Given information ->
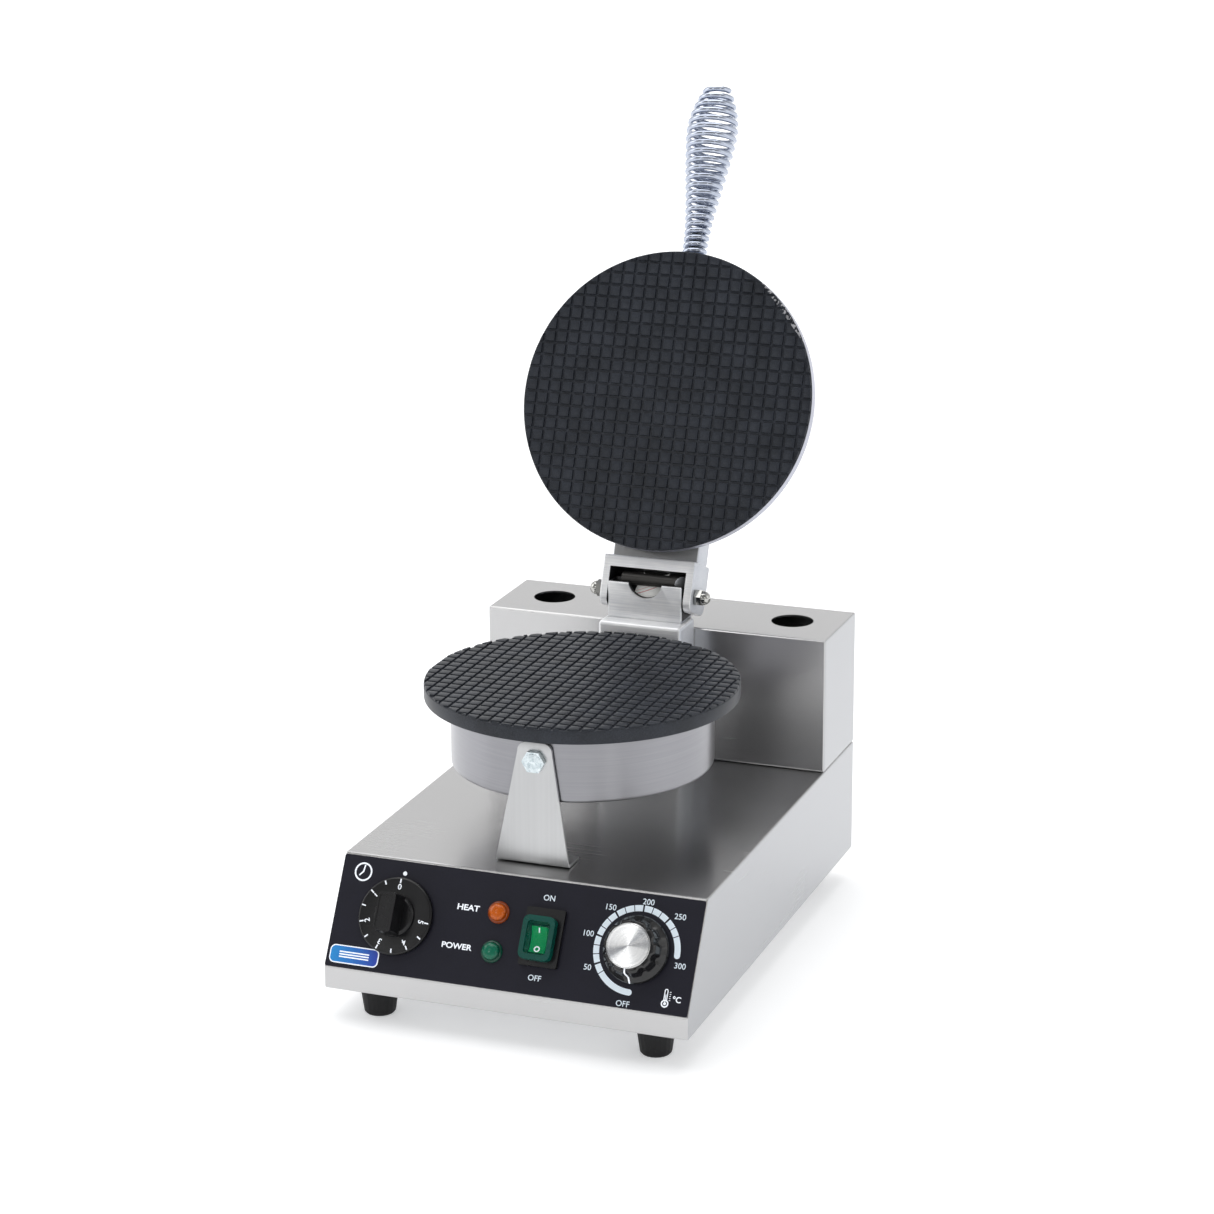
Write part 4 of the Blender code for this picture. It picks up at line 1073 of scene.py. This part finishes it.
# ---- switch
bezel = sheet(rounded_rectangle(25, 36, 1.2, 4), 1.0, 3.4)
soften(bezel, 0.7, 3, 40, lambda e: all(v.co.z > 2 for v in e.verts))
bezel = carve(bezel, sheet(rounded_rectangle(20.4, 25.2, 0.5, 2), -24, 1.6), add=True)
bezel = carve(bezel, sheet(rounded_rectangle(17.2, 21.6, 0.5, 2), -15, 6))
piece("switch_bezel", bezel, SWITCH, black_satin, BASE, ["switch_body"])
boot_look = moulded("boot_rubber", (0.0, 0.066, 0.050), 0.26, grain=900.0, by=0.2,
                    Specular_IOR_Level=0.25)
boot = sheet(rounded_rectangle(20.8, 27.2, 4.2, 8), 3.6, 8.9)
soften(boot, 1.2, 4, 40, lambda e: all(v.co.z > 8 for v in e.verts))
boot = carve(boot, sheet(rounded_rectangle(14.6, 20.4, 2.2, 6), 1, 12),
             sheet(rounded_rectangle(17.0, 22.0, 2.6, 6), 1, 7.6))
piece("switch_boot_frame", boot, SWITCH @ BOOT_SHIFT, boot_look, BASE, ["switch_boot"], 40)
glass = Look("boot_window", (0.02, 0.30, 0.20), 0.08, Alpha=0.07)
haze = glass.noise(500.0)
glass.shade(haze, 0.1)
glass.bump(haze, 0.1, 0.00002)
pane = sheet(rounded_rectangle(16.6, 21.6, 2.4, 6), 7.62, 8.1)
piece("switch_boot_window", pane, SWITCH @ BOOT_SHIFT, glass, BASE)
skirt_look = moulded("boot_skirt", (0.0, 0.040, 0.032), 0.3, grain=900.0, by=0.2, Coat_Weight=0.4)
skirt = rows([[(x, y, z) for x, y in rounded_rectangle(*size, 6)] for size, z in
              (((16.6, 21.6, 2.4), 7.3), ((15.6, 20.4, 2.0), 7.3), ((11.4, 18.4, 1.2), 3.6),
               ((16.6, 21.6, 2.4), 3.6))], closed=True)
piece("switch_boot_skirt", skirt, SWITCH @ BOOT_SHIFT, skirt_look, BASE)
# painted light: the rocker glows a little by emission, which brightens its green
rock = moulded("rocker_green", (0.0, 0.26, 0.065), 0.4, grain=500.0, depth=0.000005, by=0.05,
               Specular_IOR_Level=0.15, Emission_Color=(0.0, 0.5, 0.14), Emission_Strength=0.12)
RAISE = 1.1
rock_outline = [(-8.1, 6.6 + RAISE), (-4.0, 5.0 + RAISE), (0, 4.5 + RAISE), (4.0, 5.0 + RAISE),
                (8.1, 6.6 + RAISE), (7.2, 0), (2.5, -6), (-2.5, -6), (-7.2, 0)]
body = soften(slab(rock_outline, -5.1, 5.1), 0.35, 2, 25)
piece("switch_rocker", body, ROCKER @ BOOT_SHIFT, rock, "rocker", ["rocker"])
slope = math.degrees(math.atan2(1.6, 4.1))
flat = (0.02, 0.08)
marks = [turn(bar(0, -1.6, 0, 1.6, 0.8, flat), shift(0, 5.8, 5.70 + RAISE) @ tilt(slope)),
         turn(ring(0, 0, 1.15, 1.95, flat, 32), shift(0, -5.8, 5.70 + RAISE) @ tilt(-slope))]
piece("switch_marks", join(*marks), ROCKER @ BOOT_SHIFT, print_white_glow, "rocker")

# ---- remaining CAD nodes
NODE_LOOKS = {
    "base_housing": stainless, "rear_box": stainless, "bottom_tray": stainless,
    "hinge_pedestal": casting, "hinge_yoke": casting, "lead_guard_bar": dark_steel,
    "front_bracket": bracket_steel, "bracket_bolt": zinc,
    "terminal_block": ceramic, "thermostat_body": ceramic, "timer_body": black_satin,
    "cable_gland": black_satin,
}
for name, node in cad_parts.items():
    if name in NODE_LOOKS:
        look = NODE_LOOKS[name]
    elif name.startswith("foot_screw") or "bolt" in name or "screw" in name:
        look = zinc
    elif name.startswith("foot_"):
        look = rubber
    elif name.startswith("acorn"):
        look = chrome
    elif "pin" in name or "stud" in name or "nut" in name or "shaft" in name:
        look = zinc
    elif "element" in name:
        look = dark_steel
    elif "lead" in name:
        look = ceramic
    else:
        continue
    for entry in node.material_slots:
        entry.material = look.mat

# ---- stage
DARK_ABOVE, DARK_AHEAD = 0.6, 0.46
floor_mesh = bmesh.new()
bmesh.ops.create_grid(floor_mesh, x_segments=1, y_segments=1, size=6.0)
data = mesh_of(floor_mesh, "floor")
floor = show("floor", data)
floor_look = Look("floor_white", (0.86, 0.86, 0.865), 0.8)
floor_look.shade(floor_look.noise(3.0), 0.005)
x, y = floor_look.xyz()[:2]
away = (x ** 2.0 + y ** 2.0) ** 0.5
floor_look.set(Emission_Color=(0.97, 0.985, 1.0),
               Emission_Strength=floor_look.spread(away, 0.38, 1.0, 1.5, 3.0))
data.materials.append(floor_look.mat)

world = bpy.data.worlds.new("studio")
world.use_nodes = True
sky = Nodes(world.node_tree)
sky.tree.nodes.clear()
# white behind and beside the machine, darker above and in front of it
_, y, z = sky.xyz("Generated")
above = sky.spread(z, 1.0, DARK_ABOVE, 0.30, 0.62, interpolation_type='SMOOTHSTEP')
ahead = sky.spread(y, DARK_AHEAD, 1.0, -0.55, 0.15, interpolation_type='SMOOTHSTEP')
seen = sky.node("LightPath", {}).outputs["Is Camera Ray"]
shine = sky.node("Background", {"Color": (1, 1, 1), "Strength": sky.math('MAXIMUM', above * ahead, seen)})
sky.node("OutputWorld", {"Surface": shine.outputs[0]})
bpy.context.scene.world = world


def softbox(name, place, target, size, power, colour=(1, 1, 1)):
    light = bpy.data.lights.new(name, 'AREA')
    light.shape = 'RECTANGLE'
    light.size, light.size_y = size
    light.energy = power
    light.color = colour
    obj = show(name, light)
    obj.location = place
    direction = Vector(target) - Vector(place)
    obj.rotation_euler = direction.to_track_quat('-Z', 'Y').to_euler()


softbox("overhead", (-0.3, 0.35, 2.1), (0, 0, 0.1), (2.2, 2.2), 28)
softbox("left", (-2.0, -0.3, 1.1), (0, 0, 0.2), (1.2, 1.4), 8)
softbox("right", (2.0, 0.1, 1.2), (0, 0, 0.2), (1.0, 1.4), 2.5)
softbox("strip", (1.37, -1.52, 0.9), (0, -0.06, 0.16), (0.12, 1.2), 1.5, (1.0, 0.97, 0.88))
softbox("spot", (-0.5, -1.2, 1.0), (0.08, -0.18, 0.07), (0.3, 0.3), 0.35)
softbox("front", (-1.35, -3.3, 1.75), (0, 0.06, 0.25), (0.8, 0.5), 4)

# ---- camera
CAMERA_AZ, CAMERA_EL, CAMERA_ROLL = 20.6366, 16.9036, -0.3875
az, el, roll = (radians(a) for a in (CAMERA_AZ, CAMERA_EL, CAMERA_ROLL))
back = Vector((sin(az) * cos(el), -cos(az) * cos(el), sin(el)))
right = Vector((cos(az), sin(az), 0))
up = back.cross(right)
right2 = right * cos(roll) + up * sin(roll)
up2 = up * cos(roll) - right * sin(roll)
camera_data = bpy.data.cameras.new("camera")
camera_data.sensor_width = 36.0
camera_data.lens = 99.27
camera_data.clip_end = 50.0
camera = show("camera", camera_data)
pose = Matrix((right2, up2, back)).transposed().to_4x4()
pose.translation = (0.72622, -1.94679, 0.85310)
camera.matrix_world = pose
bpy.context.scene.camera = camera
bpy.context.scene.view_settings.view_transform = 'Standard'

The task -> Reproduce the listing above verbatim, from first line to last.

Final result ->
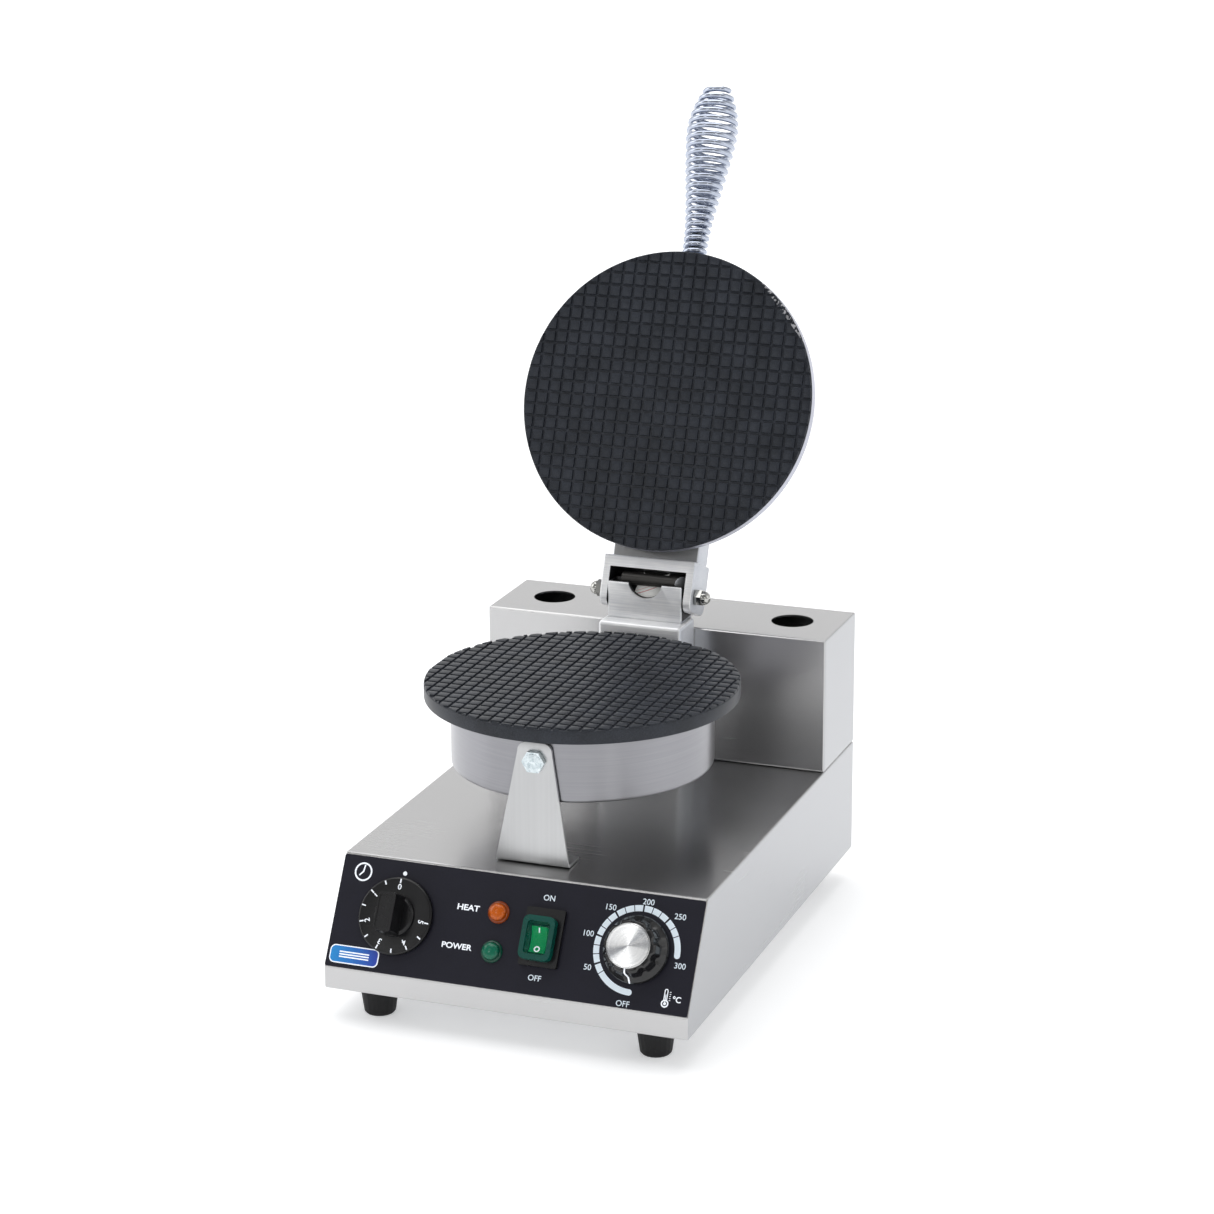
Write part 4 of the Blender code for this picture. It picks up at line 1073 of scene.py. This part finishes it.
# ---- switch
bezel = sheet(rounded_rectangle(25, 36, 1.2, 4), 1.0, 3.4)
soften(bezel, 0.7, 3, 40, lambda e: all(v.co.z > 2 for v in e.verts))
bezel = carve(bezel, sheet(rounded_rectangle(20.4, 25.2, 0.5, 2), -24, 1.6), add=True)
bezel = carve(bezel, sheet(rounded_rectangle(17.2, 21.6, 0.5, 2), -15, 6))
piece("switch_bezel", bezel, SWITCH, black_satin, BASE, ["switch_body"])
boot_look = moulded("boot_rubber", (0.0, 0.066, 0.050), 0.26, grain=900.0, by=0.2,
                    Specular_IOR_Level=0.25)
boot = sheet(rounded_rectangle(20.8, 27.2, 4.2, 8), 3.6, 8.9)
soften(boot, 1.2, 4, 40, lambda e: all(v.co.z > 8 for v in e.verts))
boot = carve(boot, sheet(rounded_rectangle(14.6, 20.4, 2.2, 6), 1, 12),
             sheet(rounded_rectangle(17.0, 22.0, 2.6, 6), 1, 7.6))
piece("switch_boot_frame", boot, SWITCH @ BOOT_SHIFT, boot_look, BASE, ["switch_boot"], 40)
glass = Look("boot_window", (0.02, 0.30, 0.20), 0.08, Alpha=0.07)
haze = glass.noise(500.0)
glass.shade(haze, 0.1)
glass.bump(haze, 0.1, 0.00002)
pane = sheet(rounded_rectangle(16.6, 21.6, 2.4, 6), 7.62, 8.1)
piece("switch_boot_window", pane, SWITCH @ BOOT_SHIFT, glass, BASE)
skirt_look = moulded("boot_skirt", (0.0, 0.040, 0.032), 0.3, grain=900.0, by=0.2, Coat_Weight=0.4)
skirt = rows([[(x, y, z) for x, y in rounded_rectangle(*size, 6)] for size, z in
              (((16.6, 21.6, 2.4), 7.3), ((15.6, 20.4, 2.0), 7.3), ((11.4, 18.4, 1.2), 3.6),
               ((16.6, 21.6, 2.4), 3.6))], closed=True)
piece("switch_boot_skirt", skirt, SWITCH @ BOOT_SHIFT, skirt_look, BASE)
# painted light: the rocker glows a little by emission, which brightens its green
rock = moulded("rocker_green", (0.0, 0.26, 0.065), 0.4, grain=500.0, depth=0.000005, by=0.05,
               Specular_IOR_Level=0.15, Emission_Color=(0.0, 0.5, 0.14), Emission_Strength=0.12)
RAISE = 1.1
rock_outline = [(-8.1, 6.6 + RAISE), (-4.0, 5.0 + RAISE), (0, 4.5 + RAISE), (4.0, 5.0 + RAISE),
                (8.1, 6.6 + RAISE), (7.2, 0), (2.5, -6), (-2.5, -6), (-7.2, 0)]
body = soften(slab(rock_outline, -5.1, 5.1), 0.35, 2, 25)
piece("switch_rocker", body, ROCKER @ BOOT_SHIFT, rock, "rocker", ["rocker"])
slope = math.degrees(math.atan2(1.6, 4.1))
flat = (0.02, 0.08)
marks = [turn(bar(0, -1.6, 0, 1.6, 0.8, flat), shift(0, 5.8, 5.70 + RAISE) @ tilt(slope)),
         turn(ring(0, 0, 1.15, 1.95, flat, 32), shift(0, -5.8, 5.70 + RAISE) @ tilt(-slope))]
piece("switch_marks", join(*marks), ROCKER @ BOOT_SHIFT, print_white_glow, "rocker")

# ---- remaining CAD nodes
NODE_LOOKS = {
    "base_housing": stainless, "rear_box": stainless, "bottom_tray": stainless,
    "hinge_pedestal": casting, "hinge_yoke": casting, "lead_guard_bar": dark_steel,
    "front_bracket": bracket_steel, "bracket_bolt": zinc,
    "terminal_block": ceramic, "thermostat_body": ceramic, "timer_body": black_satin,
    "cable_gland": black_satin,
}
for name, node in cad_parts.items():
    if name in NODE_LOOKS:
        look = NODE_LOOKS[name]
    elif name.startswith("foot_screw") or "bolt" in name or "screw" in name:
        look = zinc
    elif name.startswith("foot_"):
        look = rubber
    elif name.startswith("acorn"):
        look = chrome
    elif "pin" in name or "stud" in name or "nut" in name or "shaft" in name:
        look = zinc
    elif "element" in name:
        look = dark_steel
    elif "lead" in name:
        look = ceramic
    else:
        continue
    for entry in node.material_slots:
        entry.material = look.mat

# ---- stage
DARK_ABOVE, DARK_AHEAD = 0.6, 0.46
floor_mesh = bmesh.new()
bmesh.ops.create_grid(floor_mesh, x_segments=1, y_segments=1, size=6.0)
data = mesh_of(floor_mesh, "floor")
floor = show("floor", data)
floor_look = Look("floor_white", (0.86, 0.86, 0.865), 0.8)
floor_look.shade(floor_look.noise(3.0), 0.005)
x, y = floor_look.xyz()[:2]
away = (x ** 2.0 + y ** 2.0) ** 0.5
floor_look.set(Emission_Color=(0.97, 0.985, 1.0),
               Emission_Strength=floor_look.spread(away, 0.38, 1.0, 1.5, 3.0))
data.materials.append(floor_look.mat)

world = bpy.data.worlds.new("studio")
world.use_nodes = True
sky = Nodes(world.node_tree)
sky.tree.nodes.clear()
# white behind and beside the machine, darker above and in front of it
_, y, z = sky.xyz("Generated")
above = sky.spread(z, 1.0, DARK_ABOVE, 0.30, 0.62, interpolation_type='SMOOTHSTEP')
ahead = sky.spread(y, DARK_AHEAD, 1.0, -0.55, 0.15, interpolation_type='SMOOTHSTEP')
seen = sky.node("LightPath", {}).outputs["Is Camera Ray"]
shine = sky.node("Background", {"Color": (1, 1, 1), "Strength": sky.math('MAXIMUM', above * ahead, seen)})
sky.node("OutputWorld", {"Surface": shine.outputs[0]})
bpy.context.scene.world = world


def softbox(name, place, target, size, power, colour=(1, 1, 1)):
    light = bpy.data.lights.new(name, 'AREA')
    light.shape = 'RECTANGLE'
    light.size, light.size_y = size
    light.energy = power
    light.color = colour
    obj = show(name, light)
    obj.location = place
    direction = Vector(target) - Vector(place)
    obj.rotation_euler = direction.to_track_quat('-Z', 'Y').to_euler()


softbox("overhead", (-0.3, 0.35, 2.1), (0, 0, 0.1), (2.2, 2.2), 28)
softbox("left", (-2.0, -0.3, 1.1), (0, 0, 0.2), (1.2, 1.4), 8)
softbox("right", (2.0, 0.1, 1.2), (0, 0, 0.2), (1.0, 1.4), 2.5)
softbox("strip", (1.37, -1.52, 0.9), (0, -0.06, 0.16), (0.12, 1.2), 1.5, (1.0, 0.97, 0.88))
softbox("spot", (-0.5, -1.2, 1.0), (0.08, -0.18, 0.07), (0.3, 0.3), 0.35)
softbox("front", (-1.35, -3.3, 1.75), (0, 0.06, 0.25), (0.8, 0.5), 4)

# ---- camera
CAMERA_AZ, CAMERA_EL, CAMERA_ROLL = 20.6366, 16.9036, -0.3875
az, el, roll = (radians(a) for a in (CAMERA_AZ, CAMERA_EL, CAMERA_ROLL))
back = Vector((sin(az) * cos(el), -cos(az) * cos(el), sin(el)))
right = Vector((cos(az), sin(az), 0))
up = back.cross(right)
right2 = right * cos(roll) + up * sin(roll)
up2 = up * cos(roll) - right * sin(roll)
camera_data = bpy.data.cameras.new("camera")
camera_data.sensor_width = 36.0
camera_data.lens = 99.27
camera_data.clip_end = 50.0
camera = show("camera", camera_data)
pose = Matrix((right2, up2, back)).transposed().to_4x4()
pose.translation = (0.72622, -1.94679, 0.85310)
camera.matrix_world = pose
bpy.context.scene.camera = camera
bpy.context.scene.view_settings.view_transform = 'Standard'